Finding the Cheapest Full Coverage SR-22 in Iowa
Carriers writing SR-22 in Iowa include Geico, Progressive, State Farm, Dairyland, The General, Bristol West, National General, Farmers, USAA, Allstate, and American Family. Not all write full coverage for suspended drivers—some restrict post-suspension policies to liability-only for the first six months. Dairyland, Bristol West, The General, and Progressive consistently write full coverage immediately after suspension.
Rate variation between carriers is significant. A 35-year-old driver in Des Moines with an OWI suspension might pay $180 per month for full coverage SR-22 from one carrier and $240 from another for identical limits and deductibles. The difference compounds over the two-year filing period—$1,440 in total cost. Comparing at least three carriers is not optional if you want the cheapest rate.
Deductible choice affects premium directly. A $500 deductible costs less per month than a $250 deductible, but you pay more out-of-pocket in a claim. A $1,000 deductible drops the premium further. If you can cover a $1,000 deductible from savings in the event of a claim, choosing the higher deductible and banking the monthly savings is the cheaper long-term path. If a $1,000 expense would break your budget, the $500 deductible is the safer choice even though the premium is higher.
Compare Carriers That Write Your Situation
The cheapest full coverage SR-22 in Iowa is the policy that balances the coverage you actually need with the lowest rate from a carrier willing to write your suspension trigger.

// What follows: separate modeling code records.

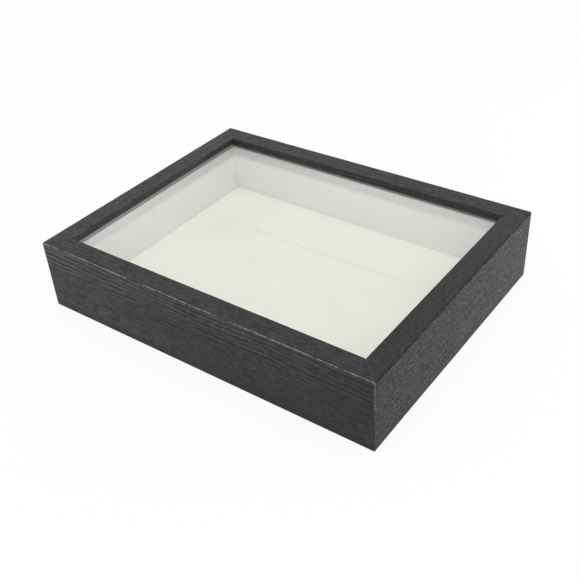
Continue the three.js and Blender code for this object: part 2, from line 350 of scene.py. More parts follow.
sheet = {
    "shade": (0.84, 0.84, 0.765, 1),
    "pale": (0.90, 0.90, 0.83, 1),
    "crease": (0.77, 0.73, 0.56, 1),
    "roughness": 0.86,
    "bumpDepth": 0.00006,
    "creaseEnds": (-62.0, 60.0),
    "creasePlace": 35.2,
    "creaseWander": 1.2,
    "creaseWidth": 0.65,
    "dentSpread": 1.6,
    "creaseDepth": 0.00008,
    "fadeOut": 4.0,
    "fadeIn": 8.0,
    "wave": 0.00006,
    "columns": 60,
    "rows": 240,
}


def creaseShare(start, x, y, width):
    # 1 in the crease, from places in millimetres. It fades away before and past each of its ends.
    first, last = sheet["creaseEnds"]
    wander = (start.noise(start.join(x * 0.03, 0.0, 0.0), 1.0) - 0.5) * sheet["creaseWander"]
    begun = x.clamp(first - sheet["fadeOut"], first + sheet["fadeIn"])
    ended = x.clamp(last - sheet["fadeIn"], last + sheet["fadeOut"])
    return (y - sheet["creasePlace"] + wander).hump(width) * (begun * (1.0 - ended))


def sheetMaterial():
    material, start = newMaterial("cream_cover_paper")
    x, y, z = objectPlace(start)
    fibres = start.noise(start.join(x * 1.6, y * 1.6, z), 4.0, 0.6)
    cloud = start.noise(start.join(x * 0.02, y * 0.03, z), 2.0)
    weft = start.noise(start.join(x * 0.3, y * 3.0, z), 2.0)
    shade = fibres * 0.3 + cloud * 0.5 + weft * 0.2
    base = start.tint(shade.clamp(0.3, 0.7), sheet["shade"], sheet["pale"])
    # The crease is painted darker and yellower: a yellowed fold, with painted shade in the crease
    crease = creaseShare(start, x, y, sheet["creaseWidth"])
    base = start.tint(crease * 0.75, base, sheet["crease"])
    finishSurface(start, {
        "Base Color": base,
        "Roughness": sheet["roughness"] + fibres * 0.08,
        "Normal": start.bump(fibres * 0.5 + weft * 0.3 - crease * 0.6, 0.4, sheet["bumpDepth"]),
    })
    return material


glass = {
    "tint": (0.99, 0.993, 0.99, 1),
    "clear": (0.985, 0.99, 0.985, 1),
    "index": 1.42,
    "rippleDepth": 0.00005,
}


def glassMaterial():
    # Clear glass that lets lamp light and light between the walls straight through
    material, start = newMaterial("clear_float_glass")
    x, y, z = objectPlace(start)
    ripple = start.noise(start.join(x * 0.012, y * 0.009, z * 0.01), 1.0)
    pane = start.node("ShaderNodeBsdfPrincipled", {}, {
        "Base Color": glass["tint"],
        "Roughness": 0.0,
        "IOR": glass["index"],
        "Transmission Weight": 1.0,
        "Normal": start.bump(ripple, 0.3, glass["rippleDepth"]),
    })
    clear = start.node("ShaderNodeBsdfTransparent", {}, {"Color": glass["clear"]})
    path = start.node("ShaderNodeLightPath", {}, {})
    lit = start.node("ShaderNodeMixShader", {}, {0: path.pick("Is Shadow Ray"), 1: pane, 2: clear})
    both = start.node("ShaderNodeMixShader", {}, {0: path.pick("Is Diffuse Ray"), 1: lit, 2: clear})
    start.node("ShaderNodeOutputMaterial", {}, {"Surface": both})
    return material


steel = {
    "dull": (0.40, 0.41, 0.43, 1),
    "bright": (0.50, 0.51, 0.53, 1),
    "roughness": 0.26,
    "bumpDepth": 0.00002,
}


def steelMaterial():
    # Zinc plating: cloudy, with fine rub marks
    material, start = newMaterial("zinc_plate")
    x, y, z = objectPlace(start)
    cloud = start.noise(start.join(x * 0.4, y * 0.4, z * 0.4), 3.0, 0.6)
    rubs = start.noise(start.join(x * 0.8, y * 9.0, z * 2.0), 2.0)
    finishSurface(start, {
        "Base Color": start.tint(cloud.clamp(0.3, 0.7), steel["dull"], steel["bright"]),
        "Metallic": 1.0,
        "Roughness": steel["roughness"] + cloud * 0.14 + rubs * 0.1,
        "Normal": start.bump(rubs, 0.2, steel["bumpDepth"]),
    })
    return material


# Geometry trees


def geometryTree(name, inputs):
    tree = bpy.data.node_groups.new(name, "GeometryNodeTree")
    for label, kind in inputs.items():
        tree.interface.new_socket(label, in_out="INPUT", socket_type="NodeSocket" + kind)
    tree.interface.new_socket("Geometry", in_out="OUTPUT", socket_type="NodeSocketGeometry")
    return Wire(tree).node("NodeGroupInput", {}, {})


def store(geometry, name, value, kind):
    settings = {"data_type": kind, "domain": "POINT"}
    sockets = {"Geometry": geometry, "Name": name, "Value": value}
    return geometry.node("GeometryNodeStoreNamedAttribute", settings, sockets)


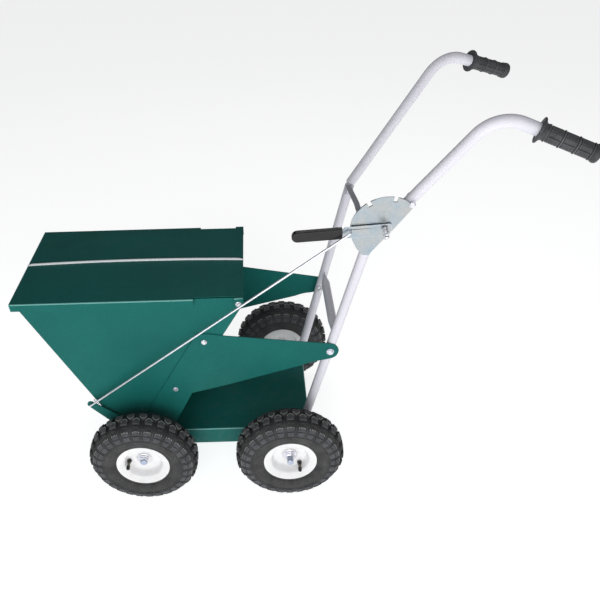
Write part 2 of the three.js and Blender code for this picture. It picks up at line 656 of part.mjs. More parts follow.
function leverBar() {
  const at = (x, up) => new THREE.Vector2(x, leverCentre(x) + up);
  const neck = PIVOT.x - LEVER_NECK;
  const tail = PIVOT.x + 13;
  const outline = [
    at(tail - 4, -13), at(tail, -9), at(tail, 10), at(tail - 4, 13.5), at(neck, 13),
    at(neck - 4, TANG_HALF), at(PIVOT.x - LEVER_REACH, TANG_HALF),
    at(PIVOT.x - LEVER_REACH, -TANG_HALF), at(neck - 4, -TANG_HALF), at(neck, -13),
  ];
  const z0 = LEVER_MID - LEVER_SHEET / 2;
  let lever = prismXY(outline, z0, z0 + LEVER_SHEET);
  lever = lever.subtract(leaningHole(PIVOT, STUD_R + GAP));
  return lever.subtract(leaningHole(ROD_HOLE, ROD_R + 2 * GAP));
}

function leverSleeve() {
  const half = SLEEVE_WIDTH / 2;
  const outline = [
    new THREE.Vector2(0, half),
    ...arc(half - SLEEVE_LENGTH, 0, half, 90, 270, 8),
    new THREE.Vector2(0, -half),
  ];
  const body = prismXY(outline, LEVER_MID - SLEEVE_THICK / 2, LEVER_MID + SLEEVE_THICK / 2);
  const z0 = LEVER_MID - LEVER_SHEET / 2 - GAP;
  const pocketHalf = TANG_HALF + GAP;
  const pocketEnd = 10 - SLEEVE_LENGTH;
  const pocket = block(pocketEnd, 1, -pocketHalf, pocketHalf, z0, z0 + LEVER_SHEET + 2 * GAP);
  const x = PIVOT.x - LEVER_NECK - 4.5;
  const geometry = geometryOf(body.subtract(pocket)).rotateZ(Math.atan(LEVER_SLOPE));
  return solidOf(geometry.translate(x, leverCentre(x), 0));
}

function pivotStud() {
  const base = new THREE.Vector3(PIVOT.x, PIVOT.w, PLATE_FACE + QUADRANT_SHEET + GAP);
  const nutFrom = base.clone().setZ(STUD_TIP - STUD_NUT);
  const nutTo = base.clone().setZ(STUD_TIP - STUD_R);
  return join(bar(base, base.clone().setZ(STUD_TIP), STUD_R, 12), bar(nutFrom, nutTo, STUD_NUT_R, 6));
}

function leverSpring() {
  const inner = new THREE.Vector3(PIVOT.x, PIVOT.w, LEVER_MID + LEVER_SHEET / 2 + GAP);
  const outer = inner.clone().setZ(STUD_TIP - STUD_NUT - GAP);
  return bar(inner, outer, SPRING_R, 14).subtract(leaningHole(PIVOT, STUD_R + GAP));
}

function quadrantBolt() {
  const head = new THREE.Vector3(QUADRANT_BOLT.x, QUADRANT_BOLT.w, PLATE_FACE + QUADRANT_SHEET + GAP);
  return boltSolid(head, new THREE.Vector3(0, 0, -1), head.z + TUBE_R + GAP, SMALL_BOLT_R);
}

piece('quadrant_plate', quadrantPlate(), zinc, leaning);
piece('quadrant_bolt', quadrantBolt(), zinc, leaning);
piece('lever_pivot_stud', pivotStud(), zinc, leaning);
piece('lever_spring', leverSpring(), zinc, leaning);
piece('lever_bar', leverBar(), zinc, leaning);
piece('lever_sleeve', leverSleeve(), gripRubber, leaning);

// ---- control rod ----
const rodTop = leanedPoint(ROD_HOLE.x, ROD_HOLE.w, ROD_MID);
const rodWay = rodTop.clone().sub(ROD_END).normalize();
const clipCentre = ROD_END.clone().addScaledVector(rodWay, 20);
const clipWay = new THREE.Vector3(rodWay.z, 0, -rodWay.x).normalize();
const acrossRod = (below, above, radius) => bar(
  clipCentre.clone().addScaledVector(clipWay, -below),
  clipCentre.clone().addScaledVector(clipWay, above),
  radius,
  8,
);

function controlRod() {
  const end = ROD_END.clone().addScaledVector(rodWay, -4);
  const hookFrom = leanedPoint(ROD_HOLE.x, ROD_HOLE.w, LEVER_MID - LEVER_SHEET / 2 - 1);
  const hookTo = leanedPoint(ROD_HOLE.x, ROD_HOLE.w, ROD_MID + ROD_R);
  const rod = join(bar(end, rodTop, ROD_R, 10), bar(hookFrom, hookTo, ROD_R, 10));
  return rod.subtract(acrossRod(2 * ROD_R, 2 * ROD_R, CLIP_R + GAP));
}

piece('control_rod', controlRod(), zinc);
piece('rod_clip', acrossRod(8, 9, CLIP_R), zinc);

// ---- rotary gate ----
function gate() {
  const wedge = [new THREE.Vector2(0, AXLE_Z), ...arc(0, AXLE_Z, 2 * GATE_R, GATE_FROM, GATE_TO, 4)];
  const sector = prismXZ(wedge, -GATE_END_Y, GATE_END_Y);
  const drum = barAlongY(0, AXLE_Z, -GATE_END_Y, GATE_END_Y, GATE_R, 48);
  const insideHalf = HOPPER_HALF + 1.4; // the end webs stand just clear of the hopper's ends
  const hollow = barAlongY(0, AXLE_Z, -insideHalf, insideHalf, GATE_R - GATE_SHEET, 48);
  const body = join(
    drum.intersect(sector).subtract(hollow),
    barAlongY(0, AXLE_Z, ARM_OUTER_Y - 0.5, -insideHalf, SLEEVE_R, 20),
    barAlongY(0, AXLE_Z, insideHalf, DECK_HALF + 2, SLEEVE_R, 20),
  );
  return body.subtract(barAlongY(0, AXLE_Z, -FAR, FAR, SLEEVE_BORE, 20));
}

function gateArm() {
  const slope = THREE.MathUtils.radToDeg(Math.atan2(ROD_END.z - AXLE_Z, ROD_END.x));
  const outline = [
    ...arc(ROD_END.x, ROD_END.z, ARM_TIP_R, slope - 80, slope + 85, 8),
    ...arc(0, AXLE_Z, ARM_HUB_R, slope + 75, slope + 280, 12),
  ];
  const arm = prismXZ(outline, ARM_OUTER_Y, ARM_OUTER_Y + ARM_SHEET);
  return arm.subtract(barAlongY(0, AXLE_Z, -FAR, 0, SLEEVE_R + GAP, 20));
}

piece('gate', gate(), greyPaint);
piece('gate_arm', gateArm(), greenPaint);

// ---- axles and agitator ----
const pinY = PIN_INBOARD - HALF_TRACK;
const pinBar = (radius) => bar(
  new THREE.Vector3(0, pinY, AXLE_Z - PIN_HALF),
  new THREE.Vector3(0, pinY, AXLE_Z + PIN_HALF),
  radius,
  10,
);

function agitator() {
  let body = barAlongY(0, AXLE_Z, -AGITATOR_HALF, AGITATOR_HALF, AGITATOR_R, 16);
  for (const angle of BLADE_ANGLES) {
    const blade = new THREE.BoxGeometry(11, 2 * AGITATOR_HALF, 2).translate(AGITATOR_R + 3.5, 0, 0);
    blade.rotateY(THREE.MathUtils.degToRad(-angle)).translate(0, 0, AXLE_Z);
    body = body.add(solidOf(blade));
  }
  return body.subtract(barAlongY(0, AXLE_Z, -FAR, FAR, AXLE_R + GAP, 20));
}

const frontAxle = barAlongY(0, AXLE_Z, -FRONT_AXLE_HALF, FRONT_AXLE_HALF, AXLE_R, 20);
piece('front_axle', frontAxle.subtract(pinBar(PIN_R + GAP)), zinc);
piece('drive_pin', pinBar(PIN_R), zinc);
piece('agitator', agitator(), zinc);
piece('rear_axle', barAlongY(WHEELBASE, AXLE_Z, -REAR_AXLE_HALF, REAR_AXLE_HALF, AXLE_R, 20), zinc);

// ---- wheels, modelled about their own centre with -Y outboard, then turned for the right side ----
const mirrored = (half) => [...half, ...half.map(([r, y]) => [r, -y]).reverse()];

function tyre() {
  const outer = [[52.8, -24], [67, -33], [91, -43], [116, -41], [TYRE_R, -21]];
  const inner = [[52.8, 17], [107, 34], [126, 12]];
  return turned([...mirrored(outer), ...mirrored(inner)], 24);
}

function rim(bore) {
  const profile = [
    [bore, -HUB_OUTBOARD], [HUB_R, -HUB_OUTBOARD], [HUB_R, -4], [43, -6], [47, -27], [63, -34], [64, -32],
    [51, -25], [51, 25], [64, 32], [63, 34], [47, 27], [44, 3], [HUB_R, 1],
    [HUB_R, HUB_INBOARD], [bore, HUB_INBOARD],
  ];
  return turned(profile, 18);
}

function nut() {
  const washer = new THREE.Vector3(0, -HUB_OUTBOARD - GAP, 0);
  const body = join(
    bar(washer, washer.clone().setY(-HUB_OUTBOARD - 3), WASHER_R, 20),
    bar(washer, washer.clone().setY(-HUB_OUTBOARD - 12), AXLE_NUT_R, 6),
  );
  return body.subtract(barAlongY(0, 0, -FAR, 0, AXLE_R + GAP, 20));
}

function bush() {
  const outside = barAlongY(0, 0, 1 - HUB_OUTBOARD, HALF_TRACK - DECK_HALF - 7, BUSH_R, 16);
  return outside.subtract(barAlongY(0, 0, -FAR, FAR, AXLE_R + GAP, 20));
}

function valve(angle) {
  const turn = THREE.MathUtils.degToRad(angle);
  const x = VALVE_R * Math.cos(turn);
  const z = VALVE_R * Math.sin(turn);
  return barAlongY(x, z, -38, -8, 3.5, 10);
}

const WHEELS = [
  ['front_left', 0, -1, VALVE_ANGLE_FRONT], ['front_right', 0, 1, VALVE_ANGLE_FRONT],
  ['rear_left', WHEELBASE, -1, VALVE_ANGLE_REAR], ['rear_right', WHEELBASE, 1, VALVE_ANGLE_REAR],
];
for (const [name, x, side, valveAngle] of WHEELS) {
  const wheel = new THREE.Group();
  wheel.position.set(x, side * HALF_TRACK, AXLE_Z);
  wheel.rotation.z = side > 0 ? Math.PI : 0;
  machine.add(wheel);
  const driven = name === 'front_left';
  let wheelRim = rim((driven ? AXLE_R : BUSH_R) + GAP);
  if (driven) {
    const pinFrom = new THREE.Vector3(0, PIN_INBOARD, -2 * HUB_R);
    wheelRim = wheelRim.subtract(bar(pinFrom, pinFrom.clone().setZ(2 * HUB_R), PIN_R + GAP, 10));
  } else {
    piece(`wheel_bush_${name}`, bush(), zinc, wheel);
  }
  piece(`tyre_${name}`, tyre(), rubber, wheel);
  piece(`rim_${name}`, wheelRim, whitePaint, wheel);
  piece(`axle_nut_${name}`, nut(), zinc, wheel);
  piece(`valve_stem_${name}`, valve(valveAngle), gripRubber, wheel);
}

// the origin is the middle of the footprint, on the ground
machine.updateMatrixWorld(true);
const extent = new THREE.Box3().setFromObject(machine, true);
machine.position.set(-(extent.min.x + extent.max.x) / 2, 0, TYRE_R - AXLE_Z);
const root = new THREE.Group();
root.add(machine);

export default root;
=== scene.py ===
"""Four-wheel drop spreader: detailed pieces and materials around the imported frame.

Metres, +Z up, +X from the hopper to the handle, +Y to the operator's right. Every piece takes its
place from the frame's own solids, so nothing here is fitted by eye.
"""
import json
import math

import bmesh
import bpy
from mathutils import Matrix, Vector
from mathutils.geometry import intersect_line_line


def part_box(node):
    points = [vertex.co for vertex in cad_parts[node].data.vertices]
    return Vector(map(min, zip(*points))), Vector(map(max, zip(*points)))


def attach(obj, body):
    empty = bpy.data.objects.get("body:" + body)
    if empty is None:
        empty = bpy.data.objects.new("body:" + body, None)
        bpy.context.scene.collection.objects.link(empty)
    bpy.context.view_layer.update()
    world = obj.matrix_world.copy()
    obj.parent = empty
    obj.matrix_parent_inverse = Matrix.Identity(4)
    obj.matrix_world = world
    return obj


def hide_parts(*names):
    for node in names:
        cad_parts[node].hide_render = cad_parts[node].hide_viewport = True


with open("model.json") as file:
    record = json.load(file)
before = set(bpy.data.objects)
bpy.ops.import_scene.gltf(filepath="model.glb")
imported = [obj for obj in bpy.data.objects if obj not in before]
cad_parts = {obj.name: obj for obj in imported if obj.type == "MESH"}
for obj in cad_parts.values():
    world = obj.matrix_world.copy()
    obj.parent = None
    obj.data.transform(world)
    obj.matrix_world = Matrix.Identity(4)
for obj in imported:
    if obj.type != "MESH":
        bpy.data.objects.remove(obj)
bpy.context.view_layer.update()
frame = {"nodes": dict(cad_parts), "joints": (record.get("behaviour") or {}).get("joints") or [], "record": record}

MM = 0.001
RECORD = frame["record"]
BODY_OF = {node: body for body, nodes in RECORD["behaviour"]["bodies"].items() for node in nodes}
JOINTS = {joint["name"]: joint for joint in frame["joints"]}
SIDES = (("left", -1), ("right", 1))
X_AXIS = Vector((1, 0, 0))
Y_AXIS = Vector((0, 1, 0))
Z_AXIS = Vector((0, 0, 1))


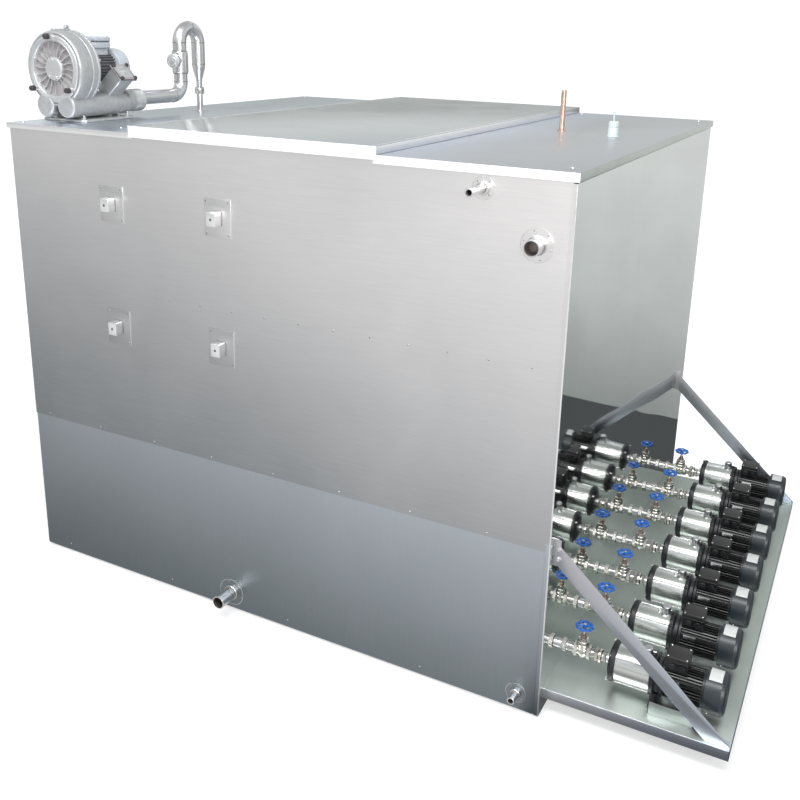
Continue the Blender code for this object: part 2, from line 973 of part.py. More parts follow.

Start by identifying whether you need full coverage at all—if your vehicle is worth less than $4,000 and you own it outright, liability-only SR-22 is the cheaper path and meets Iowa's requirement. If you're financing, leasing, or driving a vehicle worth protecting, full coverage is the rational choice despite higher cost. Compare at least three carriers that write SR-22 for suspended drivers in Iowa, and choose deductibles you can actually afford to pay in a claim. The two-year filing period is long enough that small monthly differences compound into significant total cost.